One of the most common questions people ask when they experience a tragedy in their lives is "WHY?" A definitive answer to that question is never simple and seldom possible. Sometimes we get a flash of insight - a partial or probable answer. But for the most part, the question remains shrouded in mystery. When we do not have knowledge, then we must have faith else the pain becomes unbearable.
There are many people into whose lives great sorrow has come. In fact I know very few people who have not experienced an imponderable tragedy of some kind. I do not want you to think that I take lightly what has happened to you. I came across this story that was helpful to me. Perhaps it will help you. It has no attributed author, but it feels real:
"There was a group of women in a Bible study studying the book of Malachi. As they were studying chapter three, they came across verse three which says: God will sit as a refiner and purifier of silver. This verse puzzled the women and they wondered what it meant about the character and nature of God.
"One of the women offered to find out about the process of refining silver and get back to the group at their next Bible study. She called up a silversmith and made an appointment to watch him at work. She didn’t mention the reason for her interest, beyond her curiosity about the process of refining silver. As she watched the silversmith, he held a piece of silver over the fire. He explained that in refining silver, it was necessary to hold the silver in the middle of the fire where the flames were hottest so as to burn away all the impurities. The woman thought about God holding us in such a hot spot - then she thought again about the verse: God sits as a refiner and purifier of silver.

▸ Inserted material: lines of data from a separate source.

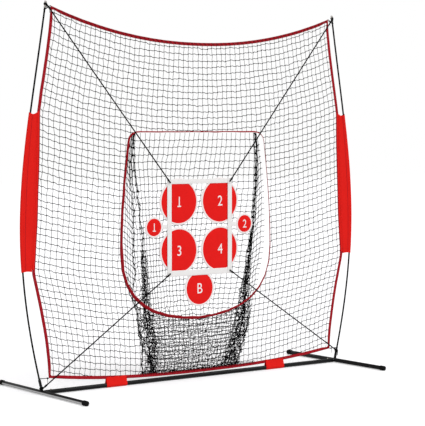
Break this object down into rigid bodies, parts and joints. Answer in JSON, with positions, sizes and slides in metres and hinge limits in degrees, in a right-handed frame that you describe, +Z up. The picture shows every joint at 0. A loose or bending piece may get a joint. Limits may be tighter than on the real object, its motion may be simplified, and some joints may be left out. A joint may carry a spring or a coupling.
{
  "type": "pitching target net",
  "caption": "Free-standing net on a tube base with bowed side rods, a ball pocket behind its opening and a strike-zone target hung on elastic cords.",
  "frame": {"origin": "on the floor, below the middle of the net", "axes": "+X along the net's width, +Y back from the thrower's side through the net, +Z up"},
  "size_m": [2.504, 0.9666, 2.263],
  "materials": {
    "zinc_plated_steel": "bright zinc plate",
    "black_coated_steel": "satin black powder coat",
    "black_fibreglass": "pultruded, satin",
    "aluminium": "drawn, satin",
    "black_rubber": "moulded, matt",
    "nickel_plated_brass": "nickel plated",
    "spring_steel": "bright wire",
    "black_knotted_netting": "knotted polyester twine",
    "red_border_webbing": "folded binding tape, stitched",
    "red_sleeve_cloth": "coated woven polyester",
    "black_elastic_cord": "braided cover on rubber core",
    "white_webbing": "woven webbing",
    "red_padded_vinyl": "coated cloth over thin foam, white bound edge"
  },
  "bodies": {
    "stand": {"bar_strap_left": "red_sleeve_cloth", "bar_strap_right": "red_sleeve_cloth", "border_tape_bottom": "red_border_webbing", "border_tape_left": "red_border_webbing", "border_tape_right": "red_border_webbing", "border_tape_top": "red_border_webbing", "bungee_bottom_left": "black_elastic_cord", "bungee_bottom_right": "black_elastic_cord", "bungee_top_left": "black_elastic_cord", "bungee_top_right": "black_elastic_cord", "corner_loop_bottom_left": "black_elastic_cord", "corner_loop_bottom_right": "black_elastic_cord", "corner_loop_top_left": "black_elastic_cord", "corner_loop_top_right": "black_elastic_cord", "crossbar_left": "black_coated_steel", "crossbar_right": "black_coated_steel", "crossbar_spigot_left": "zinc_plated_steel", "crossbar_spigot_right": "zinc_plated_steel", "crossbar_splice": "zinc_plated_steel", "foot_cap_left_back": "black_rubber", "foot_cap_left_front": "black_rubber", "foot_cap_right_back": "black_rubber", "foot_cap_right_front": "black_rubber", "foot_tube_left": "zinc_plated_steel", "foot_tube_right": "zinc_plated_steel", "front_net": "black_knotted_netting", "opening_rim": "red_border_webbing", "pocket_net": "black_knotted_netting", "pole_ferrule_left": "aluminium", "pole_ferrule_right": "aluminium", "pole_rod_lower_left": "black_fibreglass", "pole_rod_lower_right": "black_fibreglass", "pole_rod_upper_left": "black_fibreglass", "pole_rod_upper_right": "black_fibreglass", "pole_sleeve_left": "red_sleeve_cloth", "pole_sleeve_right": "red_sleeve_cloth", "pole_socket_left": "black_coated_steel", "pole_socket_right": "black_coated_steel", "pole_tip_left": "aluminium", "pole_tip_right": "aluminium", "snap_spring_centre": "spring_steel", "snap_spring_left": "spring_steel", "snap_spring_right": "spring_steel"},
    "strike_zone": {"zone_web_left": "white_webbing", "zone_web_right": "white_webbing", "zone_web_top": "white_webbing", "zone_web_bottom": "white_webbing", "target_disc_top_left": "red_padded_vinyl", "target_disc_top_right": "red_padded_vinyl", "target_disc_bottom_left": "red_padded_vinyl", "target_disc_bottom_right": "red_padded_vinyl"},
    "low_target": {"low_target_disc": "red_padded_vinyl"},
    "side_target_left": {"side_target_strap_left": "white_webbing", "side_target_disc_left": "red_padded_vinyl"},
    "side_target_right": {"side_target_strap_right": "white_webbing", "side_target_disc_right": "red_padded_vinyl"},
    "button_left": {"snap_button_left": "nickel_plated_brass"},
    "button_right": {"snap_button_right": "nickel_plated_brass"},
    "button_centre": {"snap_button_centre": "nickel_plated_brass"}
  },
  "joints": [
    {"name": "strike_zone_give", "type": "slide", "parent": "stand", "child": "strike_zone", "axis": [0, 1, 0], "range_m": [-0.05, 0.05], "stiffness_N_per_m": 160, "deforming": ["bungee_top_left", "bungee_top_right", "bungee_bottom_left", "bungee_bottom_right"]},
    {"name": "low_target_swing", "type": "hinge", "parent": "strike_zone", "child": "low_target", "pos_m": [0, -0.0192, 0.665], "axis": [1, 0, 0], "range_deg": [0, 30]},
    {"name": "side_target_left_swing", "type": "hinge", "parent": "strike_zone", "child": "side_target_left", "pos_m": [-0.2453, -0.0207, 0.94], "axis": [0, 0, -1], "range_deg": [-25, 20], "stiffness_Nm_per_rad": 0.05},
    {"name": "side_target_right_swing", "type": "hinge", "parent": "strike_zone", "child": "side_target_right", "pos_m": [0.2453, -0.0207, 0.94], "axis": [0, 0, 1], "range_deg": [-25, 20], "stiffness_Nm_per_rad": 0.05},
    {"name": "button_left_press", "type": "slide", "parent": "stand", "child": "button_left", "axis": [0, 0, -1], "range_m": [0, 0.0052], "stiffness_N_per_m": 400, "deforming": ["snap_spring_left"]},
    {"name": "button_right_press", "type": "slide", "parent": "stand", "child": "button_right", "axis": [0, 0, -1], "range_m": [0, 0.0052], "stiffness_N_per_m": 400, "deforming": ["snap_spring_right"]},
    {"name": "button_centre_press", "type": "slide", "parent": "stand", "child": "button_centre", "axis": [0, 0, -1], "range_m": [0, 0.0052], "stiffness_N_per_m": 400, "deforming": ["snap_spring_centre"]}
  ]
}
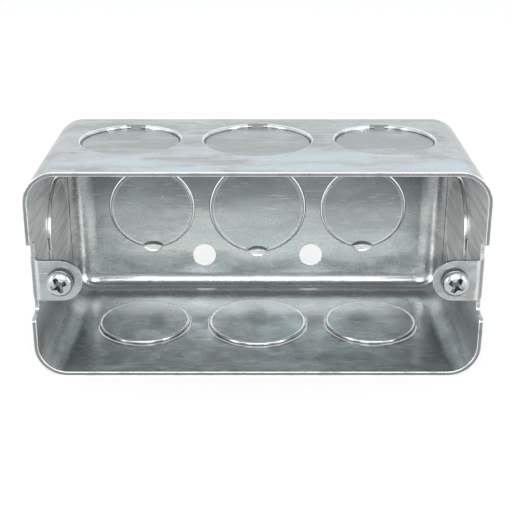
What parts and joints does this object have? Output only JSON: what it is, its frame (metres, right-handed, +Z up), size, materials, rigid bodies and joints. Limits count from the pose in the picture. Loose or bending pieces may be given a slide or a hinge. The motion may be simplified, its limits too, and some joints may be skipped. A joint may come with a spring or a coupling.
{
  "type": "metal back box",
  "caption": "Drawn steel wall box with round knockouts, folded-in screw ears and rounded corners, for mounting a switch or socket.",
  "frame": {"origin": "bottom centre of the bounding box, the box lying on its lower long side wall", "axes": "+X along the length, +Y from the open mouth to the back wall, +Z up across the width"},
  "size_m": [0.1016, 0.0492, 0.0492],
  "materials": {
    "galvanised_steel": "hot-dip galvanised, satin, with faint spangle and drawing marks",
    "screw_zinc": "bright zinc plate"
  },
  "bodies": {
    "root": {"back_box": "galvanised_steel", "left_cover_screw": "screw_zinc", "right_cover_screw": "screw_zinc"}
  },
  "joints": []
}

"She asked the silversmith if it was true that he had to sit there in front of the fire the whole time the silver was being refined. The man said that he not only had to sit there holding the silver, but he had to keep his eyes on the silver the entire time it was in the fire. If the silver was left even a moment too long in the flames, it would be destroyed.
"The woman was silent for a moment. Then she asked the silversmith, "How do you know when the silver is fully refined?" He smiled at her and answered, "Oh, that’s the easy part! When I see my image reflected in it".
If you are feeling the heat of some painful experience, remember that God has His eyes on you and will keep His hand on you and watch over you until He sees His image in you.
That is the story. I realize it does not clear up all the imponderables in your life that make you ask "Why?". No single insight clears up everything. But a glimpse of truth here and there lightens the load when the burden gets heavy.
I do not want to leave you with the impression that I think that all the bad things that happen to us are God's intentional will. There is no concept that produces more confusion in the minds of people than "the will of God." It is used so loosely and often so inappropriately that we sometime tend to turn God into a being quite unlike Jesus. It was not God's will that hundreds of thousands of people suffered and died in the earthquake in Haiti. They died as the result of the laws of nature in which there was a shift in tectonic plates. It was the will of evil people that millions died in concentration camps during World War II, not the intentional will of God. When I think of the deaths of little children because of incurable illnesses, or the result of natural disasters, or those who die because of the evil of wicked people, I simply cannot attribute that to the intentional will of God. My thoughts go back to the gentle words of Jesus in Matthew 18:14: "It is not the will of my Father who is in heaven that one of these little ones should perish."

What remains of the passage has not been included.